EXERCISE DETAILS:
Print the complete set of entries exactly.

☆ ☆ ☆ ☆

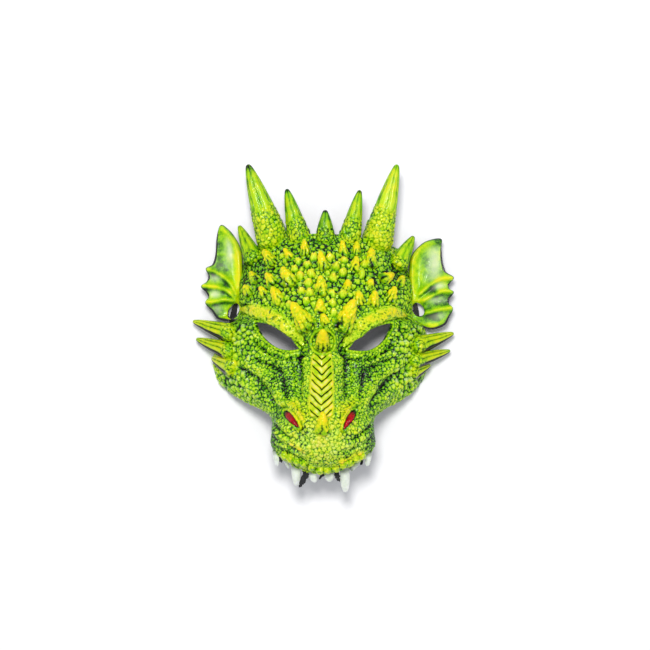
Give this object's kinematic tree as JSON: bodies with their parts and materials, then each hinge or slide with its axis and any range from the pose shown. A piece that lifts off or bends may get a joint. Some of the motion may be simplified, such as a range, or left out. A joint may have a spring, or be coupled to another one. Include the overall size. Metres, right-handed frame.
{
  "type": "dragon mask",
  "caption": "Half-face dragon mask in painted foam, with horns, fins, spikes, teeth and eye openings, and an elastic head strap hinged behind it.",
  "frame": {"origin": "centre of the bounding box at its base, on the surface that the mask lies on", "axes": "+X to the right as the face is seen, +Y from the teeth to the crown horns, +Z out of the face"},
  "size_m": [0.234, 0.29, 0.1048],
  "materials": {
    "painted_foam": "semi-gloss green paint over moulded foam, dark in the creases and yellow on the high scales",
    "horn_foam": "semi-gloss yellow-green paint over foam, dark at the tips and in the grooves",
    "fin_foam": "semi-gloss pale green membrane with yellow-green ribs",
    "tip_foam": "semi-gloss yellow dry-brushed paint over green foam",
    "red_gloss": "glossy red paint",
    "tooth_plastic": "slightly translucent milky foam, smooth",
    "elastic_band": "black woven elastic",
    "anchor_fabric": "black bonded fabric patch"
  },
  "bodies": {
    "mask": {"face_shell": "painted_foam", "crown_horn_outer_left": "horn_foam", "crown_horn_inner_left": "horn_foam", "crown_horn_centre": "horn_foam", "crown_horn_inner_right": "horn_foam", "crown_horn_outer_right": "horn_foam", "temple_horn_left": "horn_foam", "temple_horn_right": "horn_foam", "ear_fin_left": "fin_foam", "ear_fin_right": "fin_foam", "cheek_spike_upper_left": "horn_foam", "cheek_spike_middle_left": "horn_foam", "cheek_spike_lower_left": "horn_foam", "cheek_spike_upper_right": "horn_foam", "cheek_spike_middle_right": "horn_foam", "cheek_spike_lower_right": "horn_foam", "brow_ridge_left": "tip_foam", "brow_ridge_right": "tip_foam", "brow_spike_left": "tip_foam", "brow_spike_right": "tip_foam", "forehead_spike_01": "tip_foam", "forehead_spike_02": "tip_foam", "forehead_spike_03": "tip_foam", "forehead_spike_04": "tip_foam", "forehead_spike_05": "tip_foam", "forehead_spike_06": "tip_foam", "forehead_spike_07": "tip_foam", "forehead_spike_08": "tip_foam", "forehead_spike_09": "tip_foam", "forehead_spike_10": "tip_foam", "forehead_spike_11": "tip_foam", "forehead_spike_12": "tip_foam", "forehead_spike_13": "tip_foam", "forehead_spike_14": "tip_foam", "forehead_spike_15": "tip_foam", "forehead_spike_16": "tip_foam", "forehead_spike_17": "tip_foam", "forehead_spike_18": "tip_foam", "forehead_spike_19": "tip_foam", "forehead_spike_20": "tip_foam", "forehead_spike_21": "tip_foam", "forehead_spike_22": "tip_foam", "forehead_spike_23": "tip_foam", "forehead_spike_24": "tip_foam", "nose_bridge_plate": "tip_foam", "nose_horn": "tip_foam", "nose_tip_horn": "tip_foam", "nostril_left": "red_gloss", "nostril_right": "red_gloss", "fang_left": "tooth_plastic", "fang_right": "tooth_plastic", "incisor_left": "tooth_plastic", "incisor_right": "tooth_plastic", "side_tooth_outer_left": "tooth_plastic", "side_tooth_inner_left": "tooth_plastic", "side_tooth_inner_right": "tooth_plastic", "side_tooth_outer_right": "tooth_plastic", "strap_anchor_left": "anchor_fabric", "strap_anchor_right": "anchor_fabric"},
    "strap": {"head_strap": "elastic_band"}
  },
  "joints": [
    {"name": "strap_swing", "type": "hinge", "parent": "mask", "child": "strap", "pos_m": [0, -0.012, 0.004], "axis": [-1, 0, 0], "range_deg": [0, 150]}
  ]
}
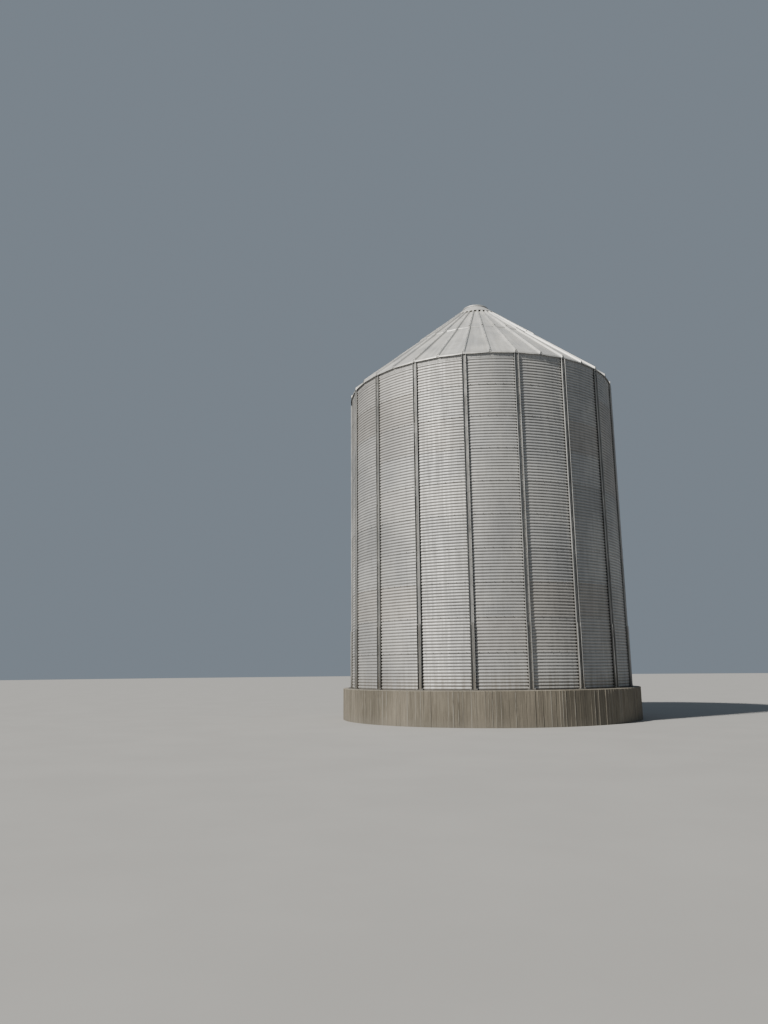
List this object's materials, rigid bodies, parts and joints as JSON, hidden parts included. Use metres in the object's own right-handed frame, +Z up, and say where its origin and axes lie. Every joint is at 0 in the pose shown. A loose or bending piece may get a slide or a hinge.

☆ ☆ ☆ ☆

REPLY TO THE EXERCISE:
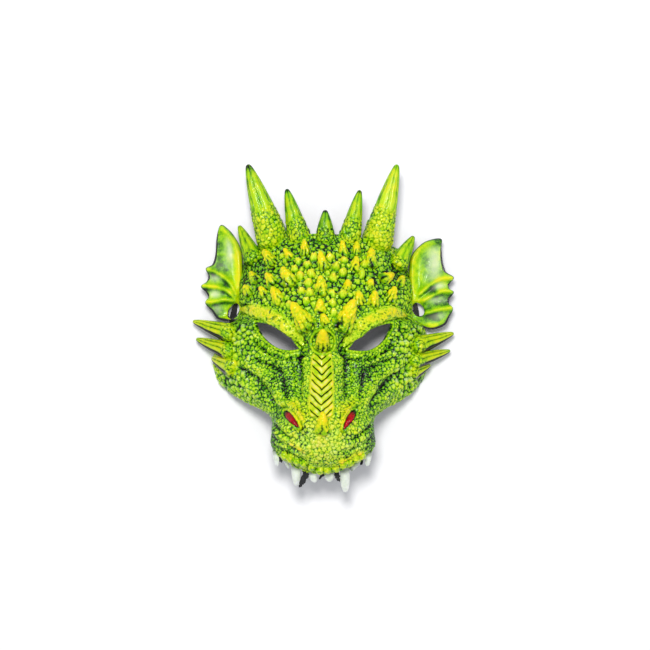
Give this object's kinematic tree as JSON: bodies with their parts and materials, then each hinge or slide with its axis and any range from the pose shown. A piece that lifts off or bends may get a joint. Some of the motion may be simplified, such as a range, or left out. A joint may have a spring, or be coupled to another one. Include the overall size. Metres, right-handed frame.
{
  "type": "dragon mask",
  "caption": "Half-face dragon mask in painted foam, with horns, fins, spikes, teeth and eye openings, and an elastic head strap hinged behind it.",
  "frame": {"origin": "centre of the bounding box at its base, on the surface that the mask lies on", "axes": "+X to the right as the face is seen, +Y from the teeth to the crown horns, +Z out of the face"},
  "size_m": [0.234, 0.29, 0.1048],
  "materials": {
    "painted_foam": "semi-gloss green paint over moulded foam, dark in the creases and yellow on the high scales",
    "horn_foam": "semi-gloss yellow-green paint over foam, dark at the tips and in the grooves",
    "fin_foam": "semi-gloss pale green membrane with yellow-green ribs",
    "tip_foam": "semi-gloss yellow dry-brushed paint over green foam",
    "red_gloss": "glossy red paint",
    "tooth_plastic": "slightly translucent milky foam, smooth",
    "elastic_band": "black woven elastic",
    "anchor_fabric": "black bonded fabric patch"
  },
  "bodies": {
    "mask": {"face_shell": "painted_foam", "crown_horn_outer_left": "horn_foam", "crown_horn_inner_left": "horn_foam", "crown_horn_centre": "horn_foam", "crown_horn_inner_right": "horn_foam", "crown_horn_outer_right": "horn_foam", "temple_horn_left": "horn_foam", "temple_horn_right": "horn_foam", "ear_fin_left": "fin_foam", "ear_fin_right": "fin_foam", "cheek_spike_upper_left": "horn_foam", "cheek_spike_middle_left": "horn_foam", "cheek_spike_lower_left": "horn_foam", "cheek_spike_upper_right": "horn_foam", "cheek_spike_middle_right": "horn_foam", "cheek_spike_lower_right": "horn_foam", "brow_ridge_left": "tip_foam", "brow_ridge_right": "tip_foam", "brow_spike_left": "tip_foam", "brow_spike_right": "tip_foam", "forehead_spike_01": "tip_foam", "forehead_spike_02": "tip_foam", "forehead_spike_03": "tip_foam", "forehead_spike_04": "tip_foam", "forehead_spike_05": "tip_foam", "forehead_spike_06": "tip_foam", "forehead_spike_07": "tip_foam", "forehead_spike_08": "tip_foam", "forehead_spike_09": "tip_foam", "forehead_spike_10": "tip_foam", "forehead_spike_11": "tip_foam", "forehead_spike_12": "tip_foam", "forehead_spike_13": "tip_foam", "forehead_spike_14": "tip_foam", "forehead_spike_15": "tip_foam", "forehead_spike_16": "tip_foam", "forehead_spike_17": "tip_foam", "forehead_spike_18": "tip_foam", "forehead_spike_19": "tip_foam", "forehead_spike_20": "tip_foam", "forehead_spike_21": "tip_foam", "forehead_spike_22": "tip_foam", "forehead_spike_23": "tip_foam", "forehead_spike_24": "tip_foam", "nose_bridge_plate": "tip_foam", "nose_horn": "tip_foam", "nose_tip_horn": "tip_foam", "nostril_left": "red_gloss", "nostril_right": "red_gloss", "fang_left": "tooth_plastic", "fang_right": "tooth_plastic", "incisor_left": "tooth_plastic", "incisor_right": "tooth_plastic", "side_tooth_outer_left": "tooth_plastic", "side_tooth_inner_left": "tooth_plastic", "side_tooth_inner_right": "tooth_plastic", "side_tooth_outer_right": "tooth_plastic", "strap_anchor_left": "anchor_fabric", "strap_anchor_right": "anchor_fabric"},
    "strap": {"head_strap": "elastic_band"}
  },
  "joints": [
    {"name": "strap_swing", "type": "hinge", "parent": "mask", "child": "strap", "pos_m": [0, -0.012, 0.004], "axis": [-1, 0, 0], "range_deg": [0, 150]}
  ]
}
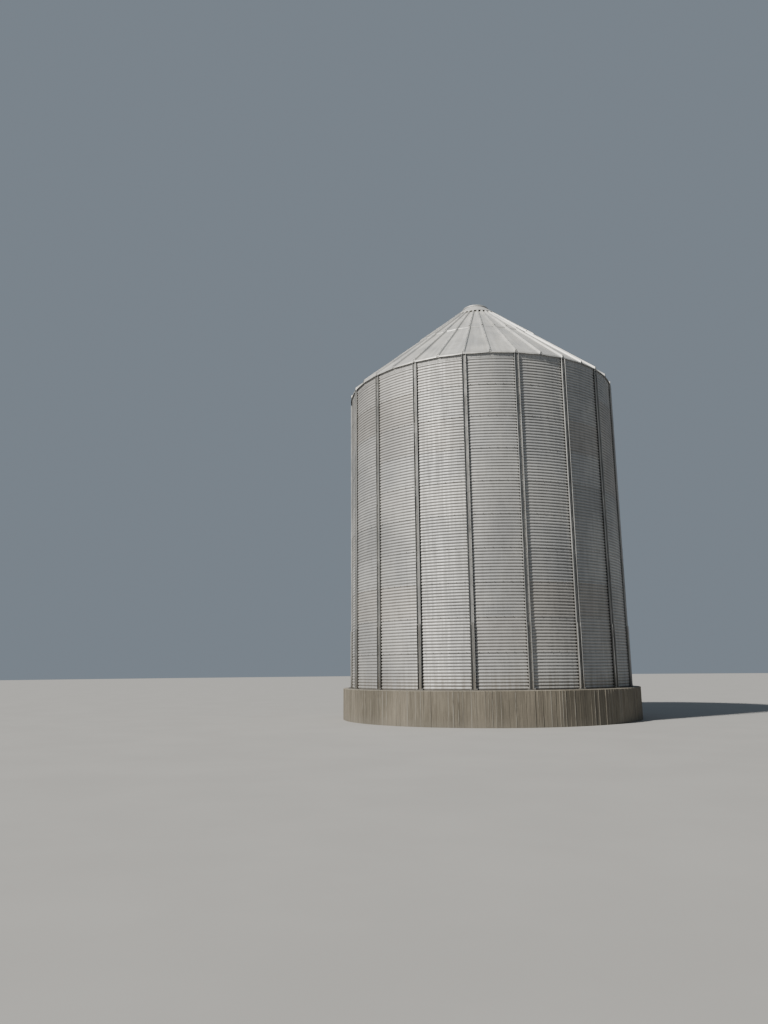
List this object's materials, rigid bodies, parts and joints as JSON, hidden parts included. Use metres in the object's own right-handed frame, +Z up, and say where its origin and axes lie. Every joint is at 0 in the pose shown. A loose or bending piece may get a slide or a hinge.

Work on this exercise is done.